• [Exercise description]: Output all of the data below exactly as given.
+ + +
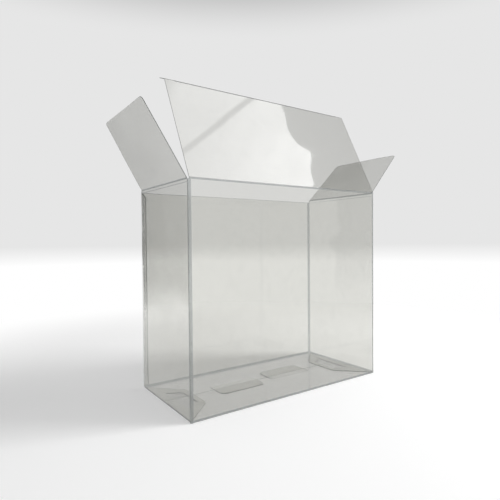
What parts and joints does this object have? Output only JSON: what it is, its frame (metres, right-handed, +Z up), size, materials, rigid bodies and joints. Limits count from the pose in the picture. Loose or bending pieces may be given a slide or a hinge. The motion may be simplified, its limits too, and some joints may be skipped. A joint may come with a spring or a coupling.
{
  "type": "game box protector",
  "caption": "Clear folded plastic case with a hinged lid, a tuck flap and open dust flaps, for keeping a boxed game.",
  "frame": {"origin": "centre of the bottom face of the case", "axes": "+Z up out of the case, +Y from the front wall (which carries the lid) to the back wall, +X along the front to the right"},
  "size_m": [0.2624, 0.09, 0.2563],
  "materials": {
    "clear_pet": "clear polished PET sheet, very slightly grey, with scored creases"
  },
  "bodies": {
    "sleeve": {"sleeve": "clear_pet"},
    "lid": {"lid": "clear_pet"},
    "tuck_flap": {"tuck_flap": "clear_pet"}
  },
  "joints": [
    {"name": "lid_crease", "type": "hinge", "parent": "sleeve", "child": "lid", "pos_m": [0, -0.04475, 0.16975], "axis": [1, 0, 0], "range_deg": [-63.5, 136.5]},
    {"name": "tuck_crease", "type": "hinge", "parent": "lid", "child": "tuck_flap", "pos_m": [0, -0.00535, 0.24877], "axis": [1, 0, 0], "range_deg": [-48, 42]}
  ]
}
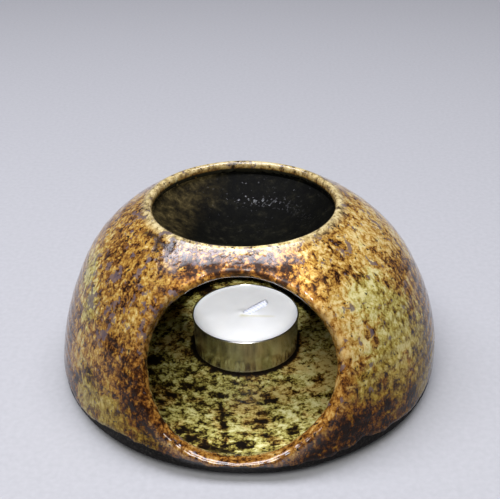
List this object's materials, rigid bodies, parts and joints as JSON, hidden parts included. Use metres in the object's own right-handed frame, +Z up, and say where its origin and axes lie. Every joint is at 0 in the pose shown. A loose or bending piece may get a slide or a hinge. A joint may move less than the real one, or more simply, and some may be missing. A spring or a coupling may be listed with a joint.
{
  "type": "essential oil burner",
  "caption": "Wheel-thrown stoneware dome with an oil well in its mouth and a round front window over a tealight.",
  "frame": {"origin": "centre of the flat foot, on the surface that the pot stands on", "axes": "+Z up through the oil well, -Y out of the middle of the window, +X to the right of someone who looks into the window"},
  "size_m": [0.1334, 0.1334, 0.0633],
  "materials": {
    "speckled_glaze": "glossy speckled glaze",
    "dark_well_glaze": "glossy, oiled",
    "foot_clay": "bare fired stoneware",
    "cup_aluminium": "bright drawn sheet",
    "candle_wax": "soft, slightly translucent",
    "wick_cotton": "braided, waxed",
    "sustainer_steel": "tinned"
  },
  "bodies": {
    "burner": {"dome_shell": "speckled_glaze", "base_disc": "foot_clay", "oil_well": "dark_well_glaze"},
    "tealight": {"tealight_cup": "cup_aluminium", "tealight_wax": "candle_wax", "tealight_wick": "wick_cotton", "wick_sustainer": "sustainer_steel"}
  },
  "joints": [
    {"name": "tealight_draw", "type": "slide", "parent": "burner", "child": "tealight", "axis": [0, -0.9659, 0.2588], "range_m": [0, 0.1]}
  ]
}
+ + +
• [Exercise result]:
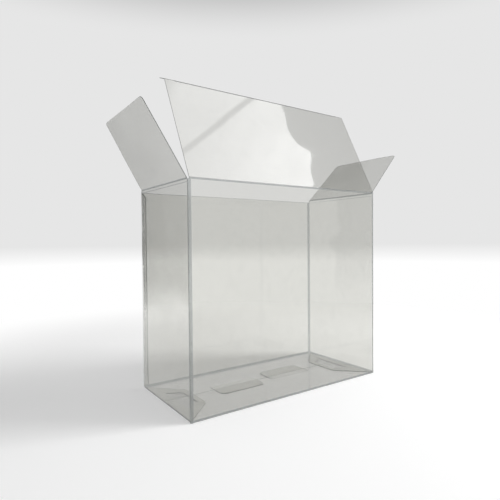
What parts and joints does this object have? Output only JSON: what it is, its frame (metres, right-handed, +Z up), size, materials, rigid bodies and joints. Limits count from the pose in the picture. Loose or bending pieces may be given a slide or a hinge. The motion may be simplified, its limits too, and some joints may be skipped. A joint may come with a spring or a coupling.
{
  "type": "game box protector",
  "caption": "Clear folded plastic case with a hinged lid, a tuck flap and open dust flaps, for keeping a boxed game.",
  "frame": {"origin": "centre of the bottom face of the case", "axes": "+Z up out of the case, +Y from the front wall (which carries the lid) to the back wall, +X along the front to the right"},
  "size_m": [0.2624, 0.09, 0.2563],
  "materials": {
    "clear_pet": "clear polished PET sheet, very slightly grey, with scored creases"
  },
  "bodies": {
    "sleeve": {"sleeve": "clear_pet"},
    "lid": {"lid": "clear_pet"},
    "tuck_flap": {"tuck_flap": "clear_pet"}
  },
  "joints": [
    {"name": "lid_crease", "type": "hinge", "parent": "sleeve", "child": "lid", "pos_m": [0, -0.04475, 0.16975], "axis": [1, 0, 0], "range_deg": [-63.5, 136.5]},
    {"name": "tuck_crease", "type": "hinge", "parent": "lid", "child": "tuck_flap", "pos_m": [0, -0.00535, 0.24877], "axis": [1, 0, 0], "range_deg": [-48, 42]}
  ]
}
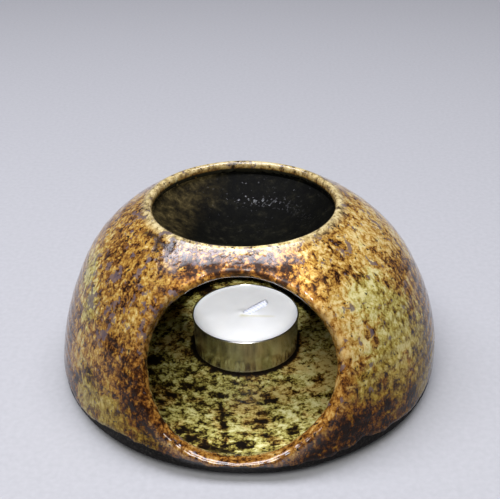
List this object's materials, rigid bodies, parts and joints as JSON, hidden parts included. Use metres in the object's own right-handed frame, +Z up, and say where its origin and axes lie. Every joint is at 0 in the pose shown. A loose or bending piece may get a slide or a hinge. A joint may move less than the real one, or more simply, and some may be missing. A spring or a coupling may be listed with a joint.
{
  "type": "essential oil burner",
  "caption": "Wheel-thrown stoneware dome with an oil well in its mouth and a round front window over a tealight.",
  "frame": {"origin": "centre of the flat foot, on the surface that the pot stands on", "axes": "+Z up through the oil well, -Y out of the middle of the window, +X to the right of someone who looks into the window"},
  "size_m": [0.1334, 0.1334, 0.0633],
  "materials": {
    "speckled_glaze": "glossy speckled glaze",
    "dark_well_glaze": "glossy, oiled",
    "foot_clay": "bare fired stoneware",
    "cup_aluminium": "bright drawn sheet",
    "candle_wax": "soft, slightly translucent",
    "wick_cotton": "braided, waxed",
    "sustainer_steel": "tinned"
  },
  "bodies": {
    "burner": {"dome_shell": "speckled_glaze", "base_disc": "foot_clay", "oil_well": "dark_well_glaze"},
    "tealight": {"tealight_cup": "cup_aluminium", "tealight_wax": "candle_wax", "tealight_wick": "wick_cotton", "wick_sustainer": "sustainer_steel"}
  },
  "joints": [
    {"name": "tealight_draw", "type": "slide", "parent": "burner", "child": "tealight", "axis": [0, -0.9659, 0.2588], "range_m": [0, 0.1]}
  ]
}